Но на войне как на войне. Мы уже недосчитывались многих прекрасных товарищей.
Однажды рано утром, едва я уснул после боевого полета, будит меня старшина эскадрильи Шкурко.
— Что случилось? — спрашиваю, зная, что он зря не разбудит.
— Не знаю, что и делать, — сокрушенно сказал старшина. — Приехала мать Шабунина из Архангельска. Навестить сына…
Меня словно током пронзило. Я вскочил с койки, не знаю, что делать, с чего начать.

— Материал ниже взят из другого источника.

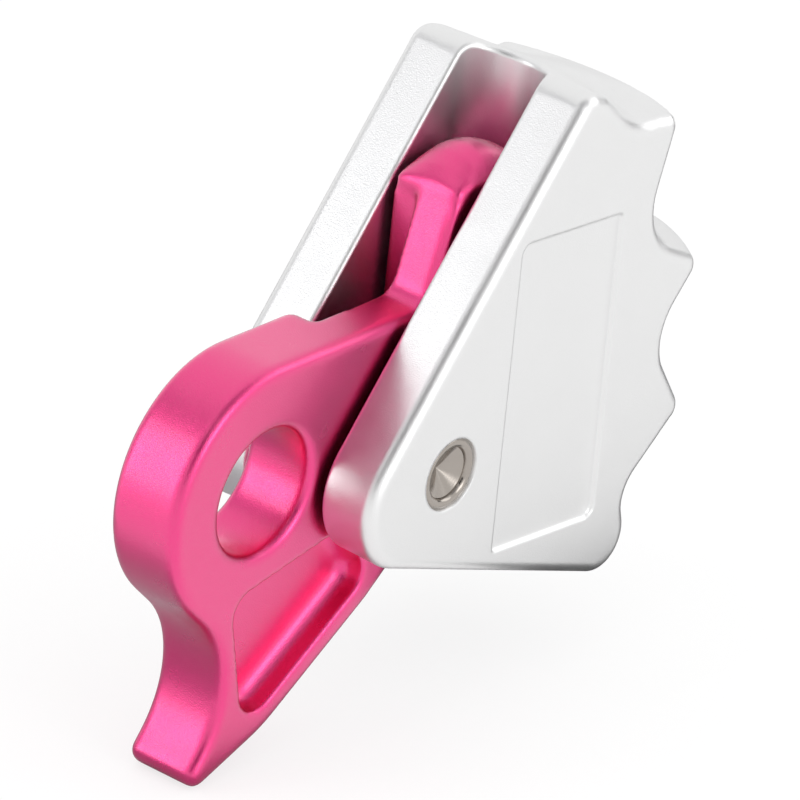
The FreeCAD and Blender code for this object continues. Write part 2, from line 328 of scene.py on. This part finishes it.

Шкурко ждет распоряжения.
— Поместите ее в комнате сына, я сейчас оденусь и приду.
Откровенно говоря, я боялся этой встречи. Боялся неизбежных слез убитой горем матери, чувствовал, что и сам не выдержу, расплачусь. Но деваться было некуда. Вошел, поздоровался, представился.
Представительная средних лет женщина, былую красоту которой не смогли стереть годы, протянула мне руку, назвала себя:
— Шабунина Зинаида Ефимовна.
К моему удивлению, она держалась стойко. «Неужто еще ничего не знает?» — подумал я.
Нужно было о чем-то говорить. «Как доехали? Наверно, устали в дороге», — обычные, стандартные вопросы при встрече незнакомых людей.
— Сейчас я вас провожу в столовую, — продолжал я. — Отдохнете… потом расскажу вам о Володе.
— Я всё знаю, товарищ командир.
Я осекся на полуслове.
— Не надо меня успокаивать, — продолжала Зинаида Ефимовна. — Я знаю, что мой сын не вернулся с боевого задания из-под Ленинграда. И если его полет принес хоть малейшее облегчение жителям города, я приму и эту жертву…
Накрепко запомнился мне этот маленький монолог Зинаиды Ефимовым. Внешне она казалась спокойной, но я чувствовал, что творится под этим напускным спокойствием. Непрошеные слезы вот-вот выдадут мое волнение, к горлу подступил ком.
— Одну минутку, — сказал я и вышел из комнаты.
Когда волнение немного улеглось, я снова вернулся в комнату, и разговор продолжался уже более спокойно.